Klinkt allemaal alsof ze in een gespreid bedje terecht zijn gekomen. Of toch niet? Weingut Bangerth bestaat al drie generaties en 95% van hun wijnen worden verkocht aan private klanten. Ze werken niet met een distributeur in Duitsland en exporteren in principe ook niet. Deze klanten nemen elk jaar hetzelfde af en de wijnen worden persoonlijk aan huis geleverd. Het overgrote deel van deze klanten heeft de leeftijd van Johannes zijn ouders of nog ouder. Guess what… niet bepaald de doelgroep die houdt van experimenteren of verandering.
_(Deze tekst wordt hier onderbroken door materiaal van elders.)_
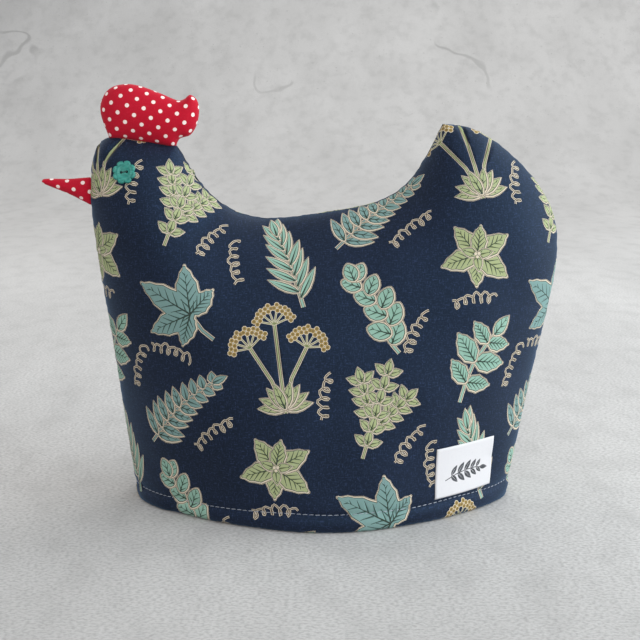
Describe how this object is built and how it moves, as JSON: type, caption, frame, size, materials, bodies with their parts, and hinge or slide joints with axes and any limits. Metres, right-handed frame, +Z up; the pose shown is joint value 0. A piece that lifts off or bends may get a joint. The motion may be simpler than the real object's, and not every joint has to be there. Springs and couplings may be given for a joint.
{
  "type": "tea cosy",
  "caption": "Padded cloth tea cosy in the shape of a hen, open at the hem, with a stuffed comb and beak, button eyes and a small bare cloth label.",
  "frame": {"origin": "on the surface the cosy stands on, under the middle of its bounding box", "axes": "+Z up, +X from the beak towards the tail, +Y from the front panel towards the back panel, so the front panel faces -Y"},
  "size_m": [0.2844, 0.1242, 0.2334],
  "materials": {
    "printed_cotton": "plain woven navy cotton with a print of herb sprigs, matte",
    "dotted_cotton": "plain woven red cotton with small off-white dots, matte",
    "teal_button": "moulded plastic, satin",
    "white_tape": "smooth white woven tape, bare"
  },
  "bodies": {
    "root": {"front_panel": "printed_cotton", "back_panel": "printed_cotton", "comb": "dotted_cotton", "beak": "dotted_cotton", "eye_button_front": "teal_button", "eye_button_back": "teal_button", "label": "white_tape"}
  },
  "joints": []
}
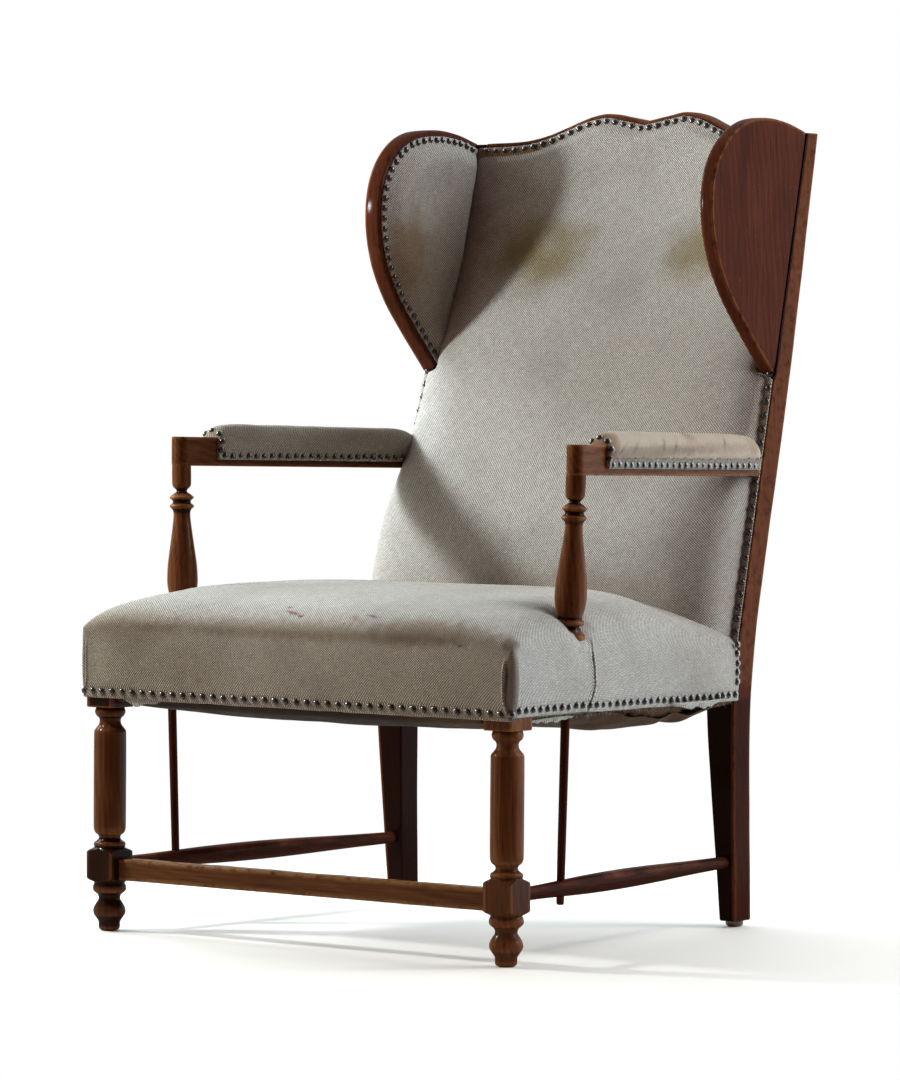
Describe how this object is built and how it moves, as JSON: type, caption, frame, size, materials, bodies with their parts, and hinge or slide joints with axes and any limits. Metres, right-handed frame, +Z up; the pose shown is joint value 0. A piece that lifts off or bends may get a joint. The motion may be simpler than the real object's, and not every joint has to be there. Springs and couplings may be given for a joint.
{
  "type": "wing armchair",
  "caption": "Tall wing-back armchair with turned wood frame, nailed fabric covers and a sagging sprung seat.",
  "frame": {"origin": "middle of the chair's footprint box, on the floor", "axes": "+Z up, -Y towards the front of the seat, +X to the right of someone looking at its front"},
  "size_m": [0.7188, 0.8252, 1.1168],
  "materials": {
    "frame_wood": "red-brown stained beech, worn satin varnish",
    "worn_wood": "the same beech with the stain worn off on top",
    "rail_wood": "raw beech, dusty and dark with age",
    "cover_cloth": "grey-beige basket weave, soiled and faded",
    "muslin": "thin cream undercloth, stained and scratched",
    "stuffing": "matted horsehair and flock",
    "jute": "coarse jute webbing and hessian",
    "base_cloth": "thin dark brown dust cloth, torn",
    "spring_steel": "dull coppered spring wire",
    "glide_steel": "small dark steel glide",
    "nail_bronze": "dark antiqued domed upholstery nails"
  },
  "bodies": {
    "root": {"front_leg_right": "frame_wood", "front_leg_left": "frame_wood", "rear_post_right": "frame_wood", "rear_post_left": "frame_wood", "rear_glide_right": "glide_steel", "rear_glide_left": "glide_steel", "side_stretcher_right": "frame_wood", "side_stretcher_left": "frame_wood", "lower_spindle_right": "frame_wood", "lower_spindle_left": "frame_wood", "arm_post_right": "frame_wood", "arm_post_left": "frame_wood", "arm_rail_right": "frame_wood", "arm_rail_left": "frame_wood", "wing_board_right": "frame_wood", "wing_board_left": "frame_wood", "seat_rail_right": "rail_wood", "seat_rail_left": "rail_wood", "arm_stuffing_right": "stuffing", "arm_stuffing_left": "stuffing", "wing_stuffing_right": "stuffing", "wing_stuffing_left": "stuffing", "wing_cover_right": "cover_cloth", "wing_cover_left": "cover_cloth", "front_stretcher": "worn_wood", "crest_rail": "frame_wood", "seat_rail_front": "rail_wood", "seat_rail_back": "rail_wood", "back_rail": "rail_wood", "spring_hessian": "jute", "seat_stuffing": "stuffing", "seat_cover": "cover_cloth", "base_cloth": "base_cloth", "back_hessian": "jute", "back_stuffing": "stuffing", "back_cover": "cover_cloth", "outside_back_cover": "cover_cloth", "arm_cover_right": "muslin", "arm_cover_left": "cover_cloth", "seat_strap_across_1": "jute", "seat_strap_across_2": "jute", "seat_strap_across_3": "jute", "seat_strap_along_1": "jute", "seat_strap_along_2": "jute", "seat_strap_along_3": "jute", "seat_strap_along_4": "jute", "seat_spring_1": "spring_steel", "seat_spring_2": "spring_steel", "seat_spring_3": "spring_steel", "seat_spring_4": "spring_steel", "seat_spring_5": "spring_steel", "seat_spring_6": "spring_steel", "back_strap_1": "jute", "back_strap_2": "jute", "back_strap_3": "jute", "back_strap_4": "jute"}
  },
  "joints": []
}
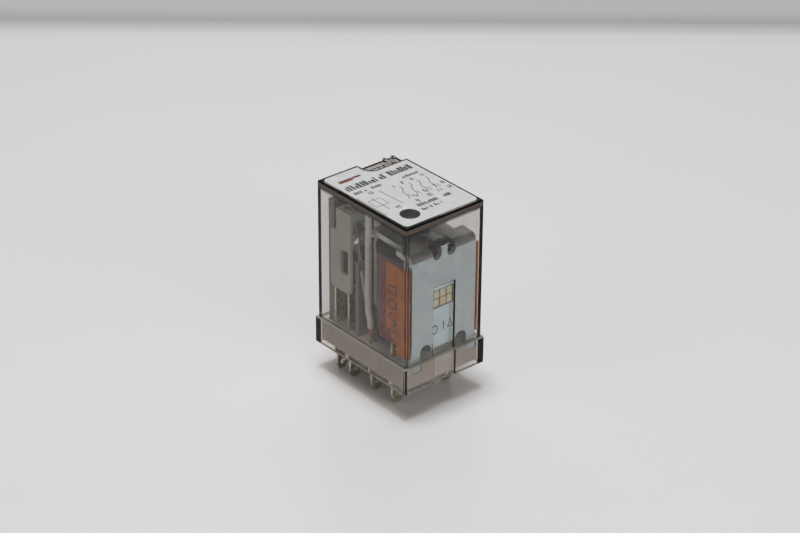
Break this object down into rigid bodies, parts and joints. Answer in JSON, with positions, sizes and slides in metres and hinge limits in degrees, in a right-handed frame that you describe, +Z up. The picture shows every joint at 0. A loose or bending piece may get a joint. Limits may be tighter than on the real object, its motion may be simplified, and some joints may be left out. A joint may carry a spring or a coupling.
{
  "type": "plug-in control relay",
  "caption": "Plug-in four pole control relay with a clear cover, an L yoke and wound coil, a hinged armature, changeover contacts and flat blades below.",
  "frame": {"origin": "centre of the seating plane, the underside of the base, which meets the socket's face", "axes": "+Z up out of the socket, +X towards the coil end, +Y along the row of poles"},
  "size_m": [0.0284, 0.021, 0.0434],
  "materials": {
    "clear_cover": "clear moulded polycarbonate with a light smoky tint",
    "label": "white printed film, satin",
    "base_plastic": "grey moulded thermoset, matt",
    "tinned_brass": "tinned brass, worn at the edges",
    "silver_alloy": "silver alloy, bright",
    "spring_bronze": "phosphor bronze strip",
    "copper": "bare copper",
    "lead_sleeving": "white woven and varnished sleeving",
    "carrier_plastic": "pale grey green moulding, matt",
    "rivet_steel": "plated steel, bright",
    "zinc_steel": "zinc plated steel, satin blue grey",
    "spring_steel": "thin stainless strip",
    "bobbin_plastic": "dark moulded nylon",
    "wire_enamel": "dark red enamelled copper wire, wound in layers",
    "coil_tape": "orange brown polyester tape",
    "cream_plastic": "cream moulding"
  },
  "bodies": {
    "frame": {"base": "base_plastic", "contact_block": "base_plastic", "nc_terminal_1": "tinned_brass", "nc_terminal_2": "tinned_brass", "nc_terminal_3": "tinned_brass", "nc_terminal_4": "tinned_brass", "no_terminal_1": "tinned_brass", "no_terminal_2": "tinned_brass", "no_terminal_3": "tinned_brass", "no_terminal_4": "tinned_brass", "com_terminal_1": "tinned_brass", "com_terminal_2": "tinned_brass", "com_terminal_3": "tinned_brass", "com_terminal_4": "tinned_brass", "coil_terminal_1": "tinned_brass", "coil_terminal_2": "tinned_brass", "nc_contact_1": "silver_alloy", "nc_contact_2": "silver_alloy", "nc_contact_3": "silver_alloy", "nc_contact_4": "silver_alloy", "no_contact_1": "silver_alloy", "no_contact_2": "silver_alloy", "no_contact_3": "silver_alloy", "no_contact_4": "silver_alloy", "lead_wire_1": "copper", "lead_wire_2": "copper", "lead_wire_3": "copper", "lead_wire_4": "copper", "lead_sleeve_1": "lead_sleeving", "lead_sleeve_2": "lead_sleeving", "lead_sleeve_3": "lead_sleeving", "lead_sleeve_4": "lead_sleeving", "hinge_spring": "spring_steel", "yoke": "zinc_steel", "core": "zinc_steel", "shading_ring": "copper", "bobbin": "bobbin_plastic", "winding": "wire_enamel", "coil_tape": "coil_tape", "coil_retainer": "cream_plastic", "coil_lead_1": "copper", "coil_lead_2": "copper"},
    "armature": {"armature": "zinc_steel", "carrier": "carrier_plastic", "spring_rivets": "rivet_steel", "moving_spring_1": "spring_bronze", "moving_spring_2": "spring_bronze", "moving_spring_3": "spring_bronze", "moving_spring_4": "spring_bronze", "moving_contact_1": "silver_alloy", "moving_contact_2": "silver_alloy", "moving_contact_3": "silver_alloy", "moving_contact_4": "silver_alloy"},
    "cover": {"cover": "clear_cover", "label": "label"}
  },
  "joints": [
    {"name": "armature_hinge", "type": "hinge", "parent": "frame", "child": "armature", "pos_m": [0.01225, 0, 0.02845], "axis": [0, -1, 0], "range_deg": [0, 3.4], "stiffness_Nm_per_rad": 0.02, "springref_deg": -17.19, "deforming": ["lead_wire_1", "lead_wire_2", "lead_wire_3", "lead_wire_4", "lead_sleeve_1", "lead_sleeve_2", "lead_sleeve_3", "lead_sleeve_4"]},
    {"name": "cover_lift", "type": "slide", "parent": "frame", "child": "cover", "axis": [0, 0, 1], "range_m": [0, 0.038]}
  ]
}
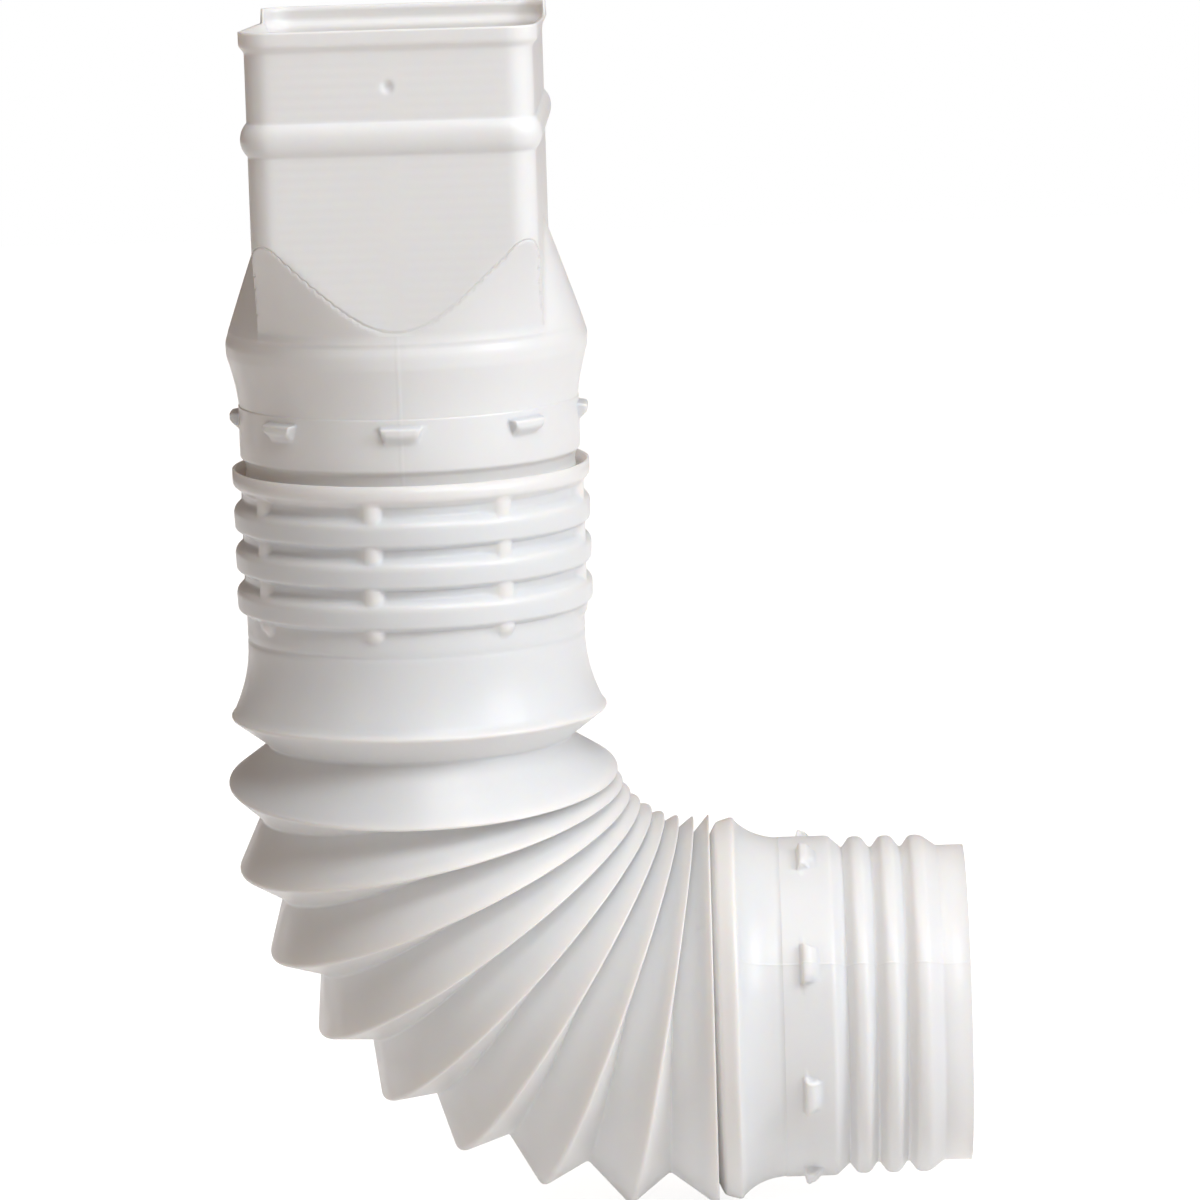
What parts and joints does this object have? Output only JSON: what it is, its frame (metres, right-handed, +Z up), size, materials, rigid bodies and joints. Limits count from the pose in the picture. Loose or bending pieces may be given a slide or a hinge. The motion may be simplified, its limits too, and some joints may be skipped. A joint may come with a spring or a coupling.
{
  "type": "downspout adapter",
  "caption": "Rectangular downspout socket that turns round and plugs into the bell of a flexible elbow, whose bellows is bent to a right angle.",
  "frame": {"origin": "middle of the rectangular socket's mouth, in the plane of its rim", "axes": "+Z up out of the socket's mouth, against the flow; +X towards the side that the outlet points to; -Y is the front, with the screw dimple"},
  "size_m": [0.2299, 0.1295, 0.3759],
  "materials": {
    "white_plastic": "satin"
  },
  "bodies": {
    "root": {"downspout_adapter": "white_plastic", "flexible_elbow": "white_plastic"}
  },
  "joints": []
}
Johannes kwam na zijn studie tot wijnmaker terug vol wilde plannen. Zo heeft hij inmiddels geëxperimenteerd met een ‘orange’ riesling, een ‘port’ wijn en een wijn a la moscato d’asti. Aangezien deze stijlen niet per se aansluiten bij het huidige klantenbestand verkoopt hij ze onder het mom van rariteitenkabinet voor de liefhebber. Daarnaast heeft hij een aantal Frans eikenhouten vaten gekocht en maakt hij nu een serie single vineyard wijnen die hij bestempeld als zijn toprange. Vooralsnog zijn de prijzen voor deze toprange nog niet veel hoger dan de rest, want dat zouden de huidige klanten niet accepteren. Je hebt al een fles voor 10 euro, koopje! Nog even heeft hij overwogen om deze nieuwe wijnen onder een eigen label uit te brengen. Dat nieuwe label zou hem meer vrijheid geven om te experimenteren en passende prijzen te bepalen. Helaas is dit nooit echt van de grond gekomen want tja, zonder marketing of een importeur is het moeilijk verkopen.
Reality check
Ik vond het heftig om te zien dat deze jonge generatie vol ideeën toch zo vastgeroest zit aan oude structuren. Johannes, daarentegen, ziet het probleem niet en gaat lekker door met het voortzetten van het familiebedrijf. Ze zijn trots op wat ze maken, kunnen drie gezinnen onderhouden, hebben een financieel gezond bedrijf en maken zelfs nog een beetje winst. Dus waarom zou je dan dingen anders gaan doen?! Een heel fair punt natuurlijk. Reality check.